Asked by RugbyPass on Friday about the three players England A are depending on this weekend at second row, John Mitchell said: “Charlie is a very good caller of lineouts. He comes with the experience of leading a lineout. Harry is a very hard-working, gritty, physical lock who enjoys the defensive parts of lineout as well as the attacking bit but he also gets around the field and does all the hard cleans and is dependable in defence.

“And then we have got Ted Hill who is a very athletic young lock. He has the ability to play six as well but he has really ripped into his work since his squad selection. He has demonstrated real physicality and real desire outside of his set-piece and his carry.”

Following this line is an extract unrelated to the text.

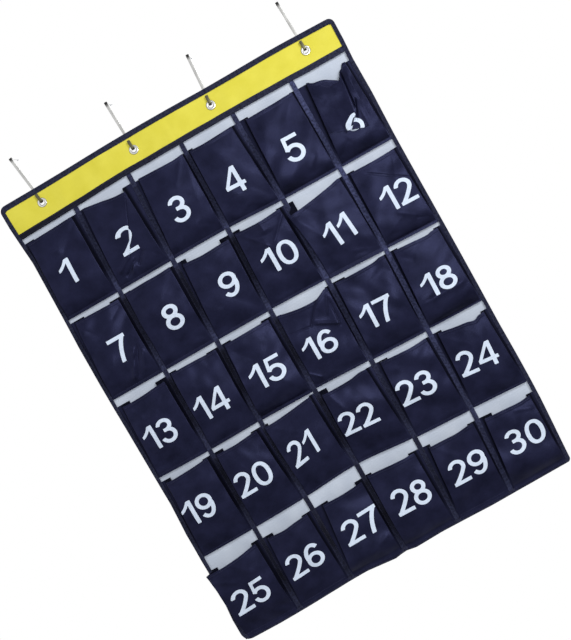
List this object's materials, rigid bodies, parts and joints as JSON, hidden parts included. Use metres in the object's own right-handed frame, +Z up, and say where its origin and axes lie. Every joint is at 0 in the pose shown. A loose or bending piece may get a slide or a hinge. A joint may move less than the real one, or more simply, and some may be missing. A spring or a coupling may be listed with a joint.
{
  "type": "hanging pocket chart",
  "caption": "Over-door wall chart of numbered fabric pockets in a grid, bound round its edge and hung from flat steel hooks through header eyelets.",
  "frame": {"origin": "on the door's top edge, on its front face, midway between the hooks", "axes": "+X to the viewer's right, -Y out of the front, +Z up"},
  "size_m": [0.62, 0.0646, 0.8787],
  "materials": {
    "navy_cloth": "coated oxford weave with a soft sheen",
    "navy_tape": "matt grosgrain binding",
    "grey_backing": "matt non-woven sheet",
    "yellow_cloth": "oxford weave",
    "board": "plain board",
    "nickel": "nickel plate",
    "hook_steel": "bright plated strip"
  },
  "bodies": {
    "chart": {"back_panel": "grey_backing", "header_stiffener": "board", "header_band": "yellow_cloth", "header_tape": "navy_tape", "binding_top": "navy_tape", "binding_bottom": "navy_tape", "binding_left": "navy_tape", "binding_right": "navy_tape", "divider_tape_1": "navy_tape", "divider_tape_2": "navy_tape", "divider_tape_3": "navy_tape", "divider_tape_4": "navy_tape", "divider_tape_5": "navy_tape", "eyelet_1": "nickel", "eyelet_washer_1": "nickel", "eyelet_2": "nickel", "eyelet_washer_2": "nickel", "eyelet_3": "nickel", "eyelet_washer_3": "nickel", "eyelet_4": "nickel", "eyelet_washer_4": "nickel", "pocket_01": "navy_cloth", "pocket_02": "navy_cloth", "pocket_03": "navy_cloth", "pocket_04": "navy_cloth", "pocket_05": "navy_cloth", "pocket_06": "navy_cloth", "pocket_07": "navy_cloth", "pocket_08": "navy_cloth", "pocket_09": "navy_cloth", "pocket_10": "navy_cloth", "pocket_11": "navy_cloth", "pocket_12": "navy_cloth", "pocket_13": "navy_cloth", "pocket_14": "navy_cloth", "pocket_15": "navy_cloth", "pocket_16": "navy_cloth", "pocket_17": "navy_cloth", "pocket_18": "navy_cloth", "pocket_19": "navy_cloth", "pocket_20": "navy_cloth", "pocket_21": "navy_cloth", "pocket_22": "navy_cloth", "pocket_23": "navy_cloth", "pocket_24": "navy_cloth", "pocket_25": "navy_cloth", "pocket_26": "navy_cloth", "pocket_27": "navy_cloth", "pocket_28": "navy_cloth", "pocket_29": "navy_cloth", "pocket_30": "navy_cloth"},
    "hook_1": {"door_hook_1": "hook_steel"},
    "hook_2": {"door_hook_2": "hook_steel"},
    "hook_3": {"door_hook_3": "hook_steel"},
    "hook_4": {"door_hook_4": "hook_steel"}
  },
  "joints": [
    {"name": "hook_1_swing", "type": "hinge", "parent": "chart", "child": "hook_1", "pos_m": [-0.246, -0.0041, -0.089], "axis": [0, 1, 0], "range_deg": [-37, 53]},
    {"name": "hook_2_swing", "type": "hinge", "parent": "chart", "child": "hook_2", "pos_m": [-0.072, -0.0041, -0.089], "axis": [0, 1, 0], "range_deg": [-42.4, 47.6]},
    {"name": "hook_3_swing", "type": "hinge", "parent": "chart", "child": "hook_3", "pos_m": [0.072, -0.0041, -0.089], "axis": [0, 1, 0], "range_deg": [-48.3, 41.7]},
    {"name": "hook_4_swing", "type": "hinge", "parent": "chart", "child": "hook_4", "pos_m": [0.246, -0.0041, -0.089], "axis": [0, 1, 0], "range_deg": [-42.4, 47.6]}
  ]
}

Sunday’s fixture will see assistant Mitchell take on the head coach responsibility, something he hasn’t done since his last Super Rugby match in charge of the Bulls against the Jaguares in Pretoria in 2018. This increased responsibility has kept him busy, especially as England have been working with a 36-strong squad contained 23 uncapped players. “It’s an initiative by Eddie,” explained Mitchell about his temporary promotion.

“Our coaching group is very collaborative anyway. There have been some additional duties in terms of the way that you communicate, it has probably been more multiples of communication in front of the group that I wouldn’t normally do as an assistant coach so that has been good fun because it is important to communicate effectively as we don’t have too many meetings and too many sessions to become cohesive.”